The Bible says God speaks in a still small voice. We often think we have to yell to be heard. Wrong, wrong, wrong.
Silence can be hostile and violent, as when a person refuses to speak to us. But silence can also be a friend. It can be a sign of intimacy. Ever see a happy couple who have been married a long time? They can be together without speaking all afternoon. They feel safe in each other’s presence and don’t need words to be understood.
Quakers use silence to get centered. To go deeper. To open the heart. To pay attention to what matters. In a tough conversation silence can be very helpful, as long as nonverbal signals such as attention and a friendly expression are present.
When I first became a mediator – after 16 years as a judge – I had to train myself not to rush in with a solution or advice. Not to anticipate a question and answer it before it was asked. Not to interrupt when the other paused to think.
I’ve learned it’s especially important to pause and wait when you’ve asked an open question. The person may not be sure what the answer is, may need time to bring it to the surface and turn it over. You’ll learn a lot more about what’s really bugging him/her and how to reach agreement if you wait.
Choosing silence can be especially helpful when you’re under attack. The other accuses you or calls you names or threatens action that leaves you feeling disrespected or unsafe. Adrenalin floods in triggering your reptilian brain impulse to run away or fight back. There’s a third way. Pause. Breathe. Give yourself time to calm down and think. Let the other person finish. Instead of firing back, just quietly stand your ground. If he/she says, “Well, say something!” you might simply say, calmly and quietly, “Is there anything more?” Or “I need to think about what you’ve said and how to respond. Could we take a 15 minute break?” This allows you both to calm down, reframe what was said (and what was heard, which may not be the same), and de-escalate the situation.
Finally, tough conversations can be painful. If another is weeping it’s more helpful to sit silently, making sympathetic eye contact , and let his tears flow. Eventually the person will regain control and the conversation will move forward. Your nonjudgmental silence will have deepened the other’s feeling of safety and trust.

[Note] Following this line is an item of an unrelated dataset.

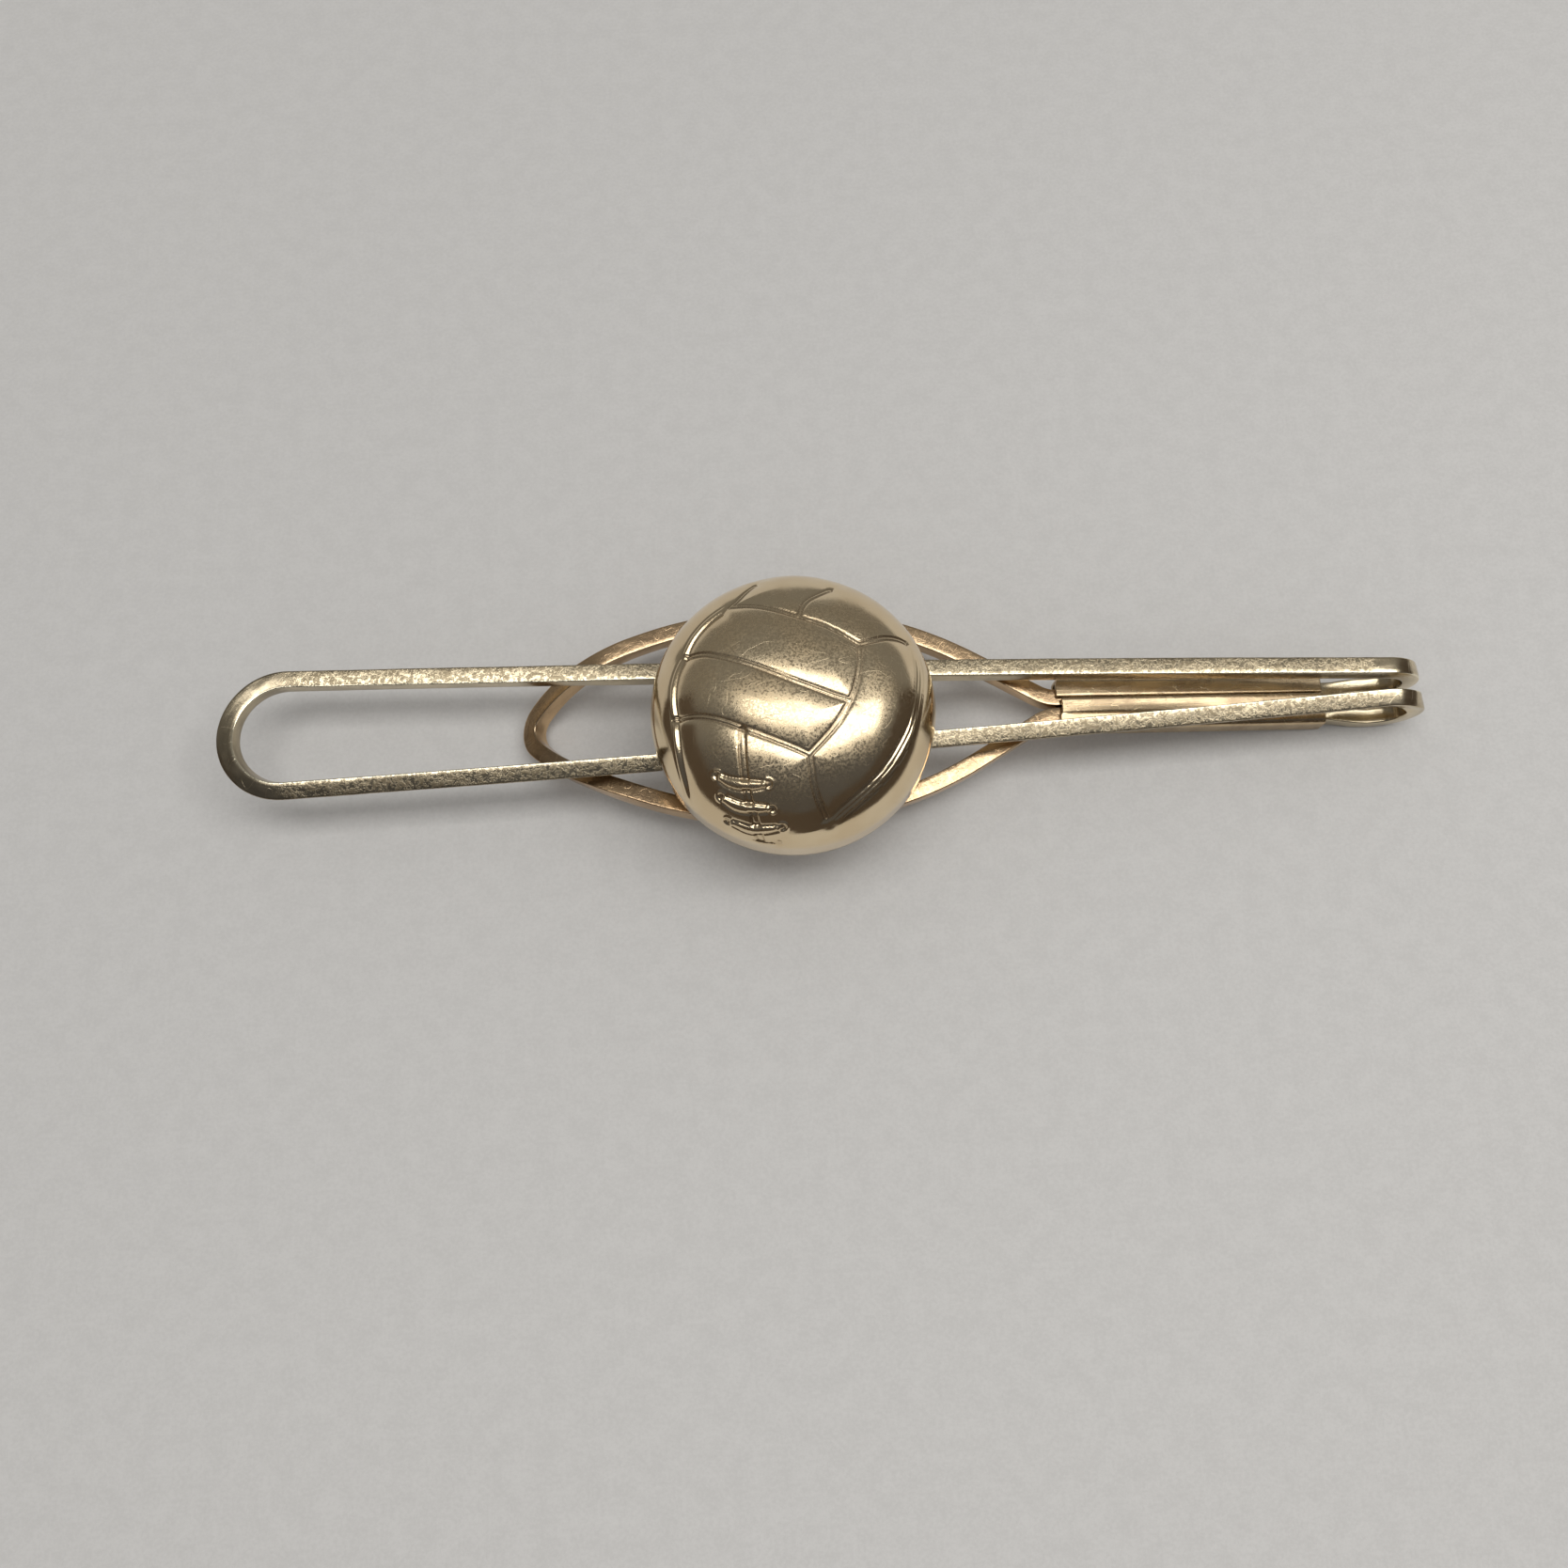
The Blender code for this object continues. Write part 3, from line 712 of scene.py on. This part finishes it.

Once as I sat on a bench in the ER at Sibley Hospital where my husband lay unconscious, a light began to flash above his cubicle. Alarms sounded, people ran toward him. I heard “Code blue!” and started to weep. I knew it signaled a cardiac arrest. A complete stranger sitting beside me silently embraced and held me. I never knew her name, but I needed that hug far more than any words she could have spoken.*
I wish you a peaceful and quiet day.
*My husband lived and, thanks to good doctors and a pacemaker, is now fine.